> Information given
• • •
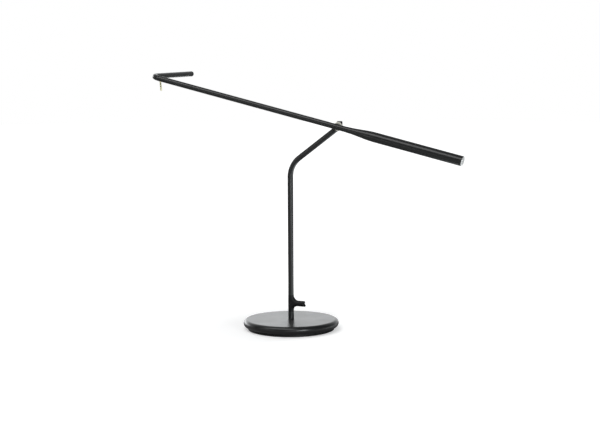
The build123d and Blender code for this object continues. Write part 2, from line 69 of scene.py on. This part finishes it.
ROLL = radians(5.5)
HEAD_DOWN = np.array([sin(ROLL), 0.0, -cos(ROLL)])
HEAD_SIDE = np.array([cos(ROLL), 0.0, sin(ROLL)])


# ---- surfaces ------------------------------------------------------------------------
def skin(name, grid, rows_join=False, crease=34):
    """Mesh over a grid of points. Point (i, j) makes a face with (i + 1, j),
    (i + 1, j + 1) and (i, j + 1); the columns run round and join up, and so do the rows
    if rows_join is true. Rows that shrink to one point close as poles. An edge that turns
    by more degrees than the crease stays sharp."""
    rows, columns = grid.shape[:2]
    i = np.arange(rows if rows_join else rows - 1)[:, None]
    j = np.arange(columns)[None, :]
    next_i, next_j = (i + 1) % rows, (j + 1) % columns
    faces = [
        i * columns + j,
        i * columns + next_j,
        next_i * columns + next_j,
        next_i * columns + j,
    ]
    faces = np.stack(np.broadcast_arrays(*faces), -1).reshape(-1, 4)
    mesh = bpy.data.meshes.new(name)
    mesh.from_pydata(grid.reshape(-1, 3).tolist(), [], faces.tolist())
    work = bmesh.new()
    work.from_mesh(mesh)
    bmesh.ops.remove_doubles(work, verts=work.verts, dist=0.1 * MICRON)
    bmesh.ops.recalc_face_normals(work, faces=work.faces)
    work.to_mesh(mesh)
    work.free()
    mesh.shade_smooth()
    mesh.set_sharp_from_angle(angle=radians(crease))
    piece = bpy.data.objects.new(name, mesh)
    bpy.context.scene.collection.objects.link(piece)
    return piece


def rounded(corners, radii, steps=7):
    """Profile through the corners, with an arc in each corner that has a radius: the arc
    is the quadratic curve from one tangent point over the corner to the other one."""
    corners = np.asarray(corners, float)
    share = np.linspace(0, 1, steps)[:, None]
    profile = [corners[:1]]
    for before, corner, after, radius in zip(
        corners[:-2], corners[1:-1], corners[2:], radii
    ):
        if not radius:
            profile.append(corner[None])
            continue
        start = corner + radius * (before - corner) / np.linalg.norm(before - corner)
        end = corner + radius * (after - corner) / np.linalg.norm(after - corner)
        profile.append(
            (1 - share) ** 2 * start + 2 * share * (1 - share) * corner + share**2 * end
        )
    profile.append(corners[-1:])
    return np.concatenate(profile)


def turned(name, profile, centre, axis, side, steps=96, rows_join=False, crease=34):
    """Profile of (radius, height) pairs in millimetres carried round an axis: a point is
    the centre + height * axis + radius * (cos t * side + sin t * cross). A radius may be
    a whole row, one value for each angle t."""
    t = np.linspace(0, 2 * pi, steps, endpoint=False)
    cross = np.cross(axis, side)
    spoke = np.cos(t)[:, None] * side + np.sin(t)[:, None] * cross
    radius = np.array([np.broadcast_to(r, steps) for r, _ in profile]) * MM
    height = np.array([h for _, h in profile], float) * MM
    grid = (
        centre + height[:, None, None] * axis + radius[:, :, None] * spoke[None, :, :]
    )
    return skin(name, grid, rows_join, crease)


def beaded(name, line, radius, steps, rows_join=False):
    """Round bead carried along a line of points: each ring is point + radius * (cos t *
    normal + sin t * binormal), with the normal square to the line and to one fixed side.
    The bead of an open line closes to a point at both ends."""
    if rows_join:
        run = np.roll(line, -1, 0) - np.roll(line, 1, 0)
    else:
        run = np.gradient(line, axis=0)
    run /= np.linalg.norm(run, axis=1)[:, None]
    runs_away = np.abs(run @ AWAY).max() >= 0.9
    normal = np.cross(run, UP if runs_away else AWAY)
    normal /= np.linalg.norm(normal, axis=1)[:, None]
    binormal = np.cross(run, normal)
    size = np.full(len(line), radius)
    if not rows_join:
        size[[0, -1]] = 0
    t = np.linspace(0, 2 * pi, steps, endpoint=False)[None, :, None]
    ring = np.cos(t) * normal[:, None] + np.sin(t) * binormal[:, None]
    grid = line[:, None] + size[:, None, None] * ring
    return skin(name, grid, rows_join, crease=60)


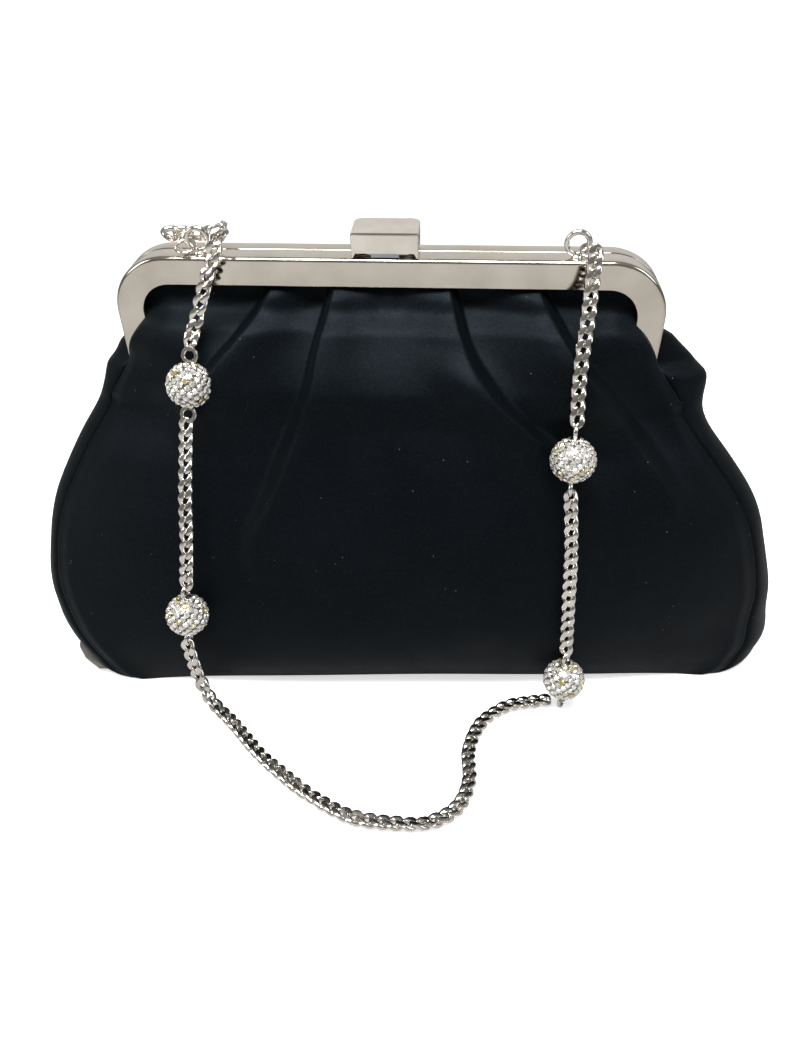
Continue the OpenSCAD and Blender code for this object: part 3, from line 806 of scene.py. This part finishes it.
def frontPoint(u, z):
    # from the seam's depth out to the middle's by the fullness, then pleats, shoulders and edge roll on it
    x = edgeX(z, -1) * u
    middle = -middleReach(z, middleTop["frontY"], middleTop["frontPower"])
    y = lerp(edgeY(z, -1), middle, fullness(u, z))
    free = smooth((1 - np.abs(u)) / 0.12)
    # a rounded roll of cloth along the edge where it lies over the legs
    roll = edgeRoll * quarterArc((1 - np.abs(u)) * 12) * smooth((z - 108) / 14) * smooth((147 - z) / 8)
    lift = (pleatRise(x, z) * smooth((158 - z) / 9) + clothLift(x, z, 3)) * free
    # shoulders swell beside the legs of the frame
    beside = np.exp(-((np.abs(x) - shoulder["x"]) / shoulder["wide"]) ** 2)
    swell = shoulder["swell"] * beside * smooth((z - 96) / 20) * smooth((158 - z) / 26)
    # under the top bar the cloth comes out gently from behind the frame's face
    y = softLimit(y - swell * free, channelY(z, -1) - 2.6 - emerge(z))
    y = y - lift - roll + 1.5 * seamPinch(u) * (1 - held(z))
    return turned(x, y, z)


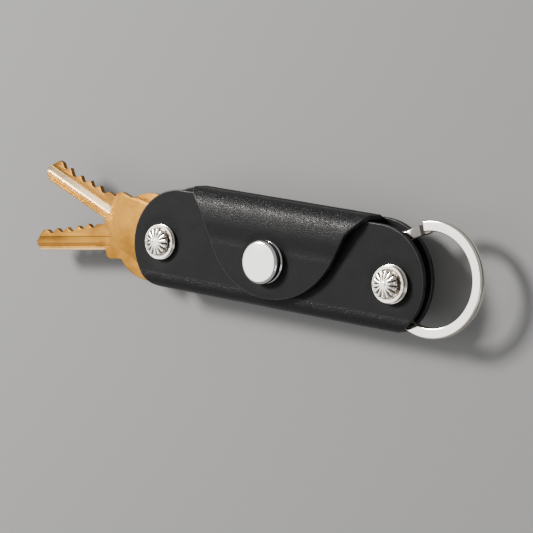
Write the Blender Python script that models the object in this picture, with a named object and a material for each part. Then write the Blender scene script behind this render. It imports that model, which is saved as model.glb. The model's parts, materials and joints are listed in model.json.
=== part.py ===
"""Leather key organiser: one strap of leather folded round two posts, closed by a flap and a snap.

The organiser lies on its back. +X runs along the case from the key end to the ring end, +Y runs
from the bottom fold up to the flap's fold, and +Z runs out of the front. The origin is on the back
panel's outer face, midway between the two posts.
"""

import math

import bmesh
import bpy
from mathutils import Matrix, Vector

MM = 0.001

# Case -----------------------------------------------------------------------------------------
POST_SPACING = 90.0 * MM
LEATHER_THICKNESS = 1.8 * MM
FRONT_END_RADIUS = 17.6 * MM
BACK_END_GROWTH = 1.4 * MM  # the back panel's ends have this much more radius than the front's
FRONT_OVERHANG = 11.5 * MM  # the front panel reaches this far past each post
FOLD_TUCK = 2.5 * MM  # the bottom fold lies this much above the lowest point of the end arcs

# Flap -----------------------------------------------------------------------------------------
FLAP_HALF_WIDTH = 34.0 * MM  # half the flap's width where it leaves the back panel
FLAP_TIP_DROP = 11.6 * MM  # the flap's tip hangs this far below the line of the posts
FLAP_TIP_RADIUS = 26.0 * MM
FLAP_SIDE_ANGLE = math.radians(26.0)  # each side leans in by this much towards the tip
FLAP_FOLD_RADIUS = 3.0 * MM  # outer radius of both bends over the top edge
FLAP_TOP_GAP = 0.3 * MM  # between the front panel's top edge and the flap over it
FLAP_FRONT_GAP = 0.8 * MM  # between the front panel and the flap, taken up by the snap
FLAP_ROOT_GAP = 0.6 * MM  # where the flap bends away from the back panel
HINGE_RISE = 1.1 * MM  # the bending line lies this far above the start of the fold

# Keys, pivoting on the left post ------------------------------------------------------------------
KEY_THICKNESS = 2.0 * MM
BLADE_HEIGHT = 8.5 * MM
BLADE_LENGTH = 30.6 * MM
BLADE_TIP_HEIGHT = 3.0 * MM  # height of the tip's point above the spine
BLADE_TIP_SPINE = 2.6 * MM  # length of the tip's chamfer on the spine's side
BLADE_TIP_TOP = 3.9 * MM  # length of the tip's chamfer on the cut side
CUT_FIRST = 5.4 * MM  # shoulder to the middle of the first cut
CUT_SPACING = 4.5 * MM
CUT_FLAT = 0.9 * MM
CUT_SLOPE = 0.84  # rise of a cut's flank over its run
GROOVE_DEPTH = 0.55 * MM
GROOVE_WIDTH = 2.2 * MM
GROOVE_HEIGHT = 3.4 * MM  # middle of the wide groove above the spine
FINE_GROOVE_WIDTH = 0.7 * MM
FINE_GROOVE_HEIGHT = 1.2 * MM

# Split ring, pivoting on the right post ------------------------------------------------------------
RING_INNER_RADIUS = 14.7 * MM
RING_OUTER_RADIUS = 18.0 * MM
RING_THICKNESS = 2.6 * MM
RING_EDGE = 0.3 * MM

# Posts ------------------------------------------------------------------------------------------
POST_RADIUS = 2.3 * MM
POST_BORE_RADIUS = 1.75 * MM
SHANK_RADIUS = 1.4 * MM
REAR_HEAD_RADIUS = 4.8 * MM
REAR_HEAD_HEIGHT = 1.2 * MM
SLOT_WIDTH = 1.2 * MM
SLOT_DEPTH = 0.6 * MM
REAR_WASHER_RADIUS = 5.7 * MM
REAR_WASHER_THICKNESS = 0.5 * MM
REAR_RECESS = 0.4 * MM  # the leather is pressed in this deep under each rear washer
BASE_WASHER_RADIUS = 6.2 * MM
BASE_WASHER_THICKNESS = 0.5 * MM
CUP_RADIUS = 5.9 * MM
CUP_BORE_RADIUS = 4.6 * MM
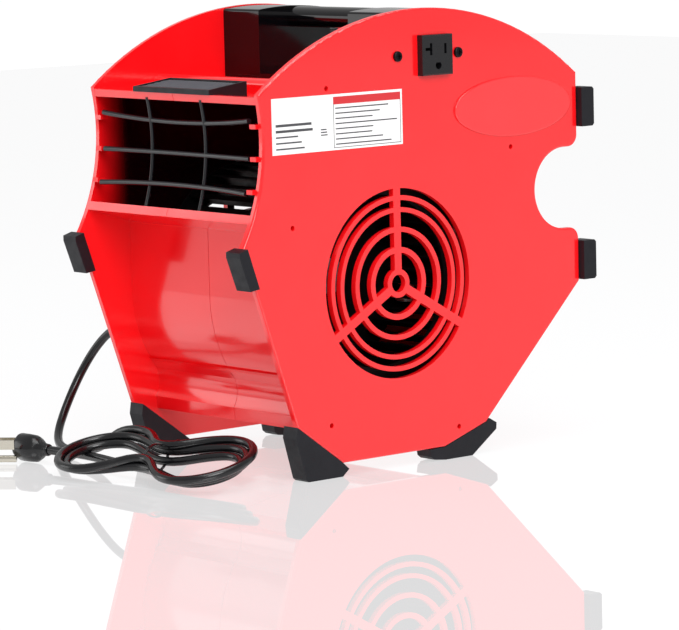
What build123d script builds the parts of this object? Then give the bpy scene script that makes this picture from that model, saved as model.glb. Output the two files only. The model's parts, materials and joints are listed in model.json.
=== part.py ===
from build123d import *
from math import asin, atan2, cos, degrees, pi, radians, sin, sqrt, tan
import os

# Portable air mover with a double-inlet centrifugal fan.
# The origin is on the floor under the middle of the machine. +Z is up, the outlet faces -Y
# and the fan turns about X. The moulded housing is two mirrored halves that meet at X = 0:
# each is one side panel with its inlet grille, half of the scroll and half of the nozzle.

# driving dimensions, mm
overall_height = 305.0
half_width = 90.0          # middle to a side panel's outer face
panel = 4.5                # side panel thickness
wall = 3.0                 # scroll wall thickness
fan_y, fan_z = -20.0, 123.5
inlet_r = 63.5
wheel_r = 74.0
gap = 0.3                  # between parts that move past each other
parting_gap = 0.4          # between the walls of the two halves
cord_r = 3.0

inner = half_width - panel
arch_y, arch_r = 5.0, 225.0                     # top edge of the side panels
arch_z = overall_height - arch_r
front_arc_y, front_arc_z, front_arc_r = -262.6, 226.0, 130.0
rear_y = 147.0
block_reach = 158.7                             # middle to the face of the rest blocks

os.makedirs("parts", exist_ok=True)
nodes = {}


def arch_height(y, inset=0.0):
    return arch_z + sqrt((arch_r - inset) ** 2 - (y - arch_y) ** 2)


def front_edge(z):
    return front_arc_y + sqrt(front_arc_r**2 - (z - front_arc_z) ** 2)


def prism(face, x_start, x_end):
    """Extrude a face drawn in Y and Z from x_start to x_end."""
    low, high = min(x_start, x_end), max(x_start, x_end)
    return extrude(Plane.YZ.offset(low) * face, high - low)


def polygon(*points):
    return make_face(Polyline(*points, close=True))


def disc(y, z, radius, x_start, x_end, bore=0.0):
    face = Circle(radius) - Circle(bore) if bore else Circle(radius)
    return prism(Pos(y, z) * face, x_start, x_end)


def block(x, y, z):
    """A box from its (low, high) pairs."""
    centre = [(pair[0] + pair[1]) / 2 for pair in (x, y, z)]
    return Pos(*centre) * Box(x[1] - x[0], y[1] - y[0], z[1] - z[0])


def bar_between(a, b, width):
    """Flat face of a straight rib from point a to point b."""
    length = sqrt((b[0] - a[0]) ** 2 + (b[1] - a[1]) ** 2)
    turn = degrees(atan2(b[1] - a[1], b[0] - a[0]))
    return Pos((a[0] + b[0]) / 2, (a[1] + b[1]) / 2) * Rot(0, 0, turn) * Rectangle(length, width)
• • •
> Exercise objective
Write out each line exactly as it appears, from the line with "Write the Blender Python" up to and including the line with "and a snap.".

> Result below
Write the Blender Python script that models the object in this picture, with a named object and a material for each part. Then write the Blender scene script behind this render. It imports that model, which is saved as model.glb. The model's parts, materials and joints are listed in model.json.
=== part.py ===
"""Leather key organiser: one strap of leather folded round two posts, closed by a flap and a snap.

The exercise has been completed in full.